Hoe vaak gebeurt dit in ons leven? Wanneer wij naar de stormen van ons bestaan kijken, problemen, zorgen, angsten, dan zakt ons vertrouwen weg. We beginnen te twijfelen aan Gods nabijheid. Toch blijft er één roep over: 'Heere, red mij!' Dat is het gebed dat God verhoort. Niet onze kracht, maar Zijn genade alleen houdt ons staande.
Jezus’ reactie is onmiddellijk. Hij steekt Zijn hand uit en grijpt Petrus vast. Bij sommigen gaat er een lange weg van innerlijke strijd aan vooraf, voordat zij in waarheid tot Christus vluchten. Maar op het moment dat een zondaar tot Hem roept, is Zijn redding geen langzaam proces, maar een daad van directe genade. Zoals Hij Petrus onmiddellijk greep, zo is Hij ook nu een Toevlucht voor allen die in waarheid tot Hem roepen.
Daarna volgt de liefdevolle vermaning: 'Kleingelovige, waarom hebt u getwijfeld?' Jezus onderwijst door Zijn woorden, Petrus en de andere discipelen die in het schip waren. Hij laat zien dat Petrus geloof had, door het woord kleingelovige te gebruiken. Maar het vertrouwen dat zich aan dat geloof vasthoudt, ontbrak toen hij op de omstandigheden ging letten.

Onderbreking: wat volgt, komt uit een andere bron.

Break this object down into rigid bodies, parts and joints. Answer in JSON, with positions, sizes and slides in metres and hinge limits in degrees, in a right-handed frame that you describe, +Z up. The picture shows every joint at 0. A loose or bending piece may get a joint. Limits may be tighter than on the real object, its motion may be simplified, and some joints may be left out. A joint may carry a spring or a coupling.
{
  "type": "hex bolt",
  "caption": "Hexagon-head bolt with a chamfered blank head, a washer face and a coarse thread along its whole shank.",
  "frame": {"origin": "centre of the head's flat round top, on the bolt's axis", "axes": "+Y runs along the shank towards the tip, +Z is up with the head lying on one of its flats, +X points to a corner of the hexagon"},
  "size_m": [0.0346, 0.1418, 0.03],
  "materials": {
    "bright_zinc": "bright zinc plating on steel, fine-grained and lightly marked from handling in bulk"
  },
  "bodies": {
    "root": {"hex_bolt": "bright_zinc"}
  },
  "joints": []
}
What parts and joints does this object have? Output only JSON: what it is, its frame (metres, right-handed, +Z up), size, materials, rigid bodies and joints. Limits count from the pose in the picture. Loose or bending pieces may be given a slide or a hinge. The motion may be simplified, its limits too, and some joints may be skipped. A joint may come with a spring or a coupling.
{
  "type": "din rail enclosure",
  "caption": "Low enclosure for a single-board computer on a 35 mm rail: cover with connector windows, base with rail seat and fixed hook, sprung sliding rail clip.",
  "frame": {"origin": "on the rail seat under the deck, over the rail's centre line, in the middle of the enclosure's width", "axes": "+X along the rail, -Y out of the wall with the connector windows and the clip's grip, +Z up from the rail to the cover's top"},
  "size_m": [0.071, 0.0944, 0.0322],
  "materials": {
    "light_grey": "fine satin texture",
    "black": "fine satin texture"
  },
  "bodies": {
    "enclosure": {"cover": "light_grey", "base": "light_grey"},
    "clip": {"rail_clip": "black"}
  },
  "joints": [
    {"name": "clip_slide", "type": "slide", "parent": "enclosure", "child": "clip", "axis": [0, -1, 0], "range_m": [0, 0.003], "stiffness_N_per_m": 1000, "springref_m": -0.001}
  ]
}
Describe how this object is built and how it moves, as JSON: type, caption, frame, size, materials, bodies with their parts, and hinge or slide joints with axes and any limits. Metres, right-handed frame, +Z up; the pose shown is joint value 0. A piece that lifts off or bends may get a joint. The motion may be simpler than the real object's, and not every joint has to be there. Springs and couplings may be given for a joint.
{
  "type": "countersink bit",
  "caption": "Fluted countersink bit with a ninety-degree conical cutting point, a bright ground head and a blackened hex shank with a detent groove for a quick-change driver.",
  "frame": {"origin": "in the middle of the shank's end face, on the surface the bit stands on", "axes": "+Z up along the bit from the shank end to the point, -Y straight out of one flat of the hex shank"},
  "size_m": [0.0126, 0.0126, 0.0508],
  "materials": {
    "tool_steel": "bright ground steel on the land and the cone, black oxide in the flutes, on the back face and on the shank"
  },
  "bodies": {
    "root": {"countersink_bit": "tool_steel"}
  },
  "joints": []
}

Hierin herkennen wij onszelf. Momenten van sterk geloof en momenten van zwakte wisselen elkaar af. Maar Christus laat niet los. Hij laat ons soms ervaren hoe wankel ons geloof is, zodat wij ons des te meer aan Hem vastklampen. Hoe gaan wij om met onze momenten van twijfel? Roepen wij tot Hem, of laten wij ons meeslepen door de golven?
In Mattheüs 14:32-33 lezen wij: 'En toen zij in het schip geklommen waren, ging de wind liggen. Zij die in het schip waren, kwamen Hem aanbidden en zeiden: Werkelijk, U bent de Zoon van God!' De storm bedaarde pas toen Jezus het schip binnenkwam. Daarin ligt een diepe les: waar Christus werkelijk aanwezig is, komt rust. En uit die rust ontstaat aanbidding. Zo eindigt de verwarring in verwondering.
Dit gedeelte leert ons dat geloof begint met de blik op Christus, en niet op de storm. Zijn hand is uitgestrekt om te redden, zoals bij Petrus, die riep: 'Heere, red mij!' Wie in waarheid zo roept, wordt door Hem niet afgewezen. Sta op Zijn Woord. Roep tot Hem. Want Hij laat niet los wat Zijn hand begon.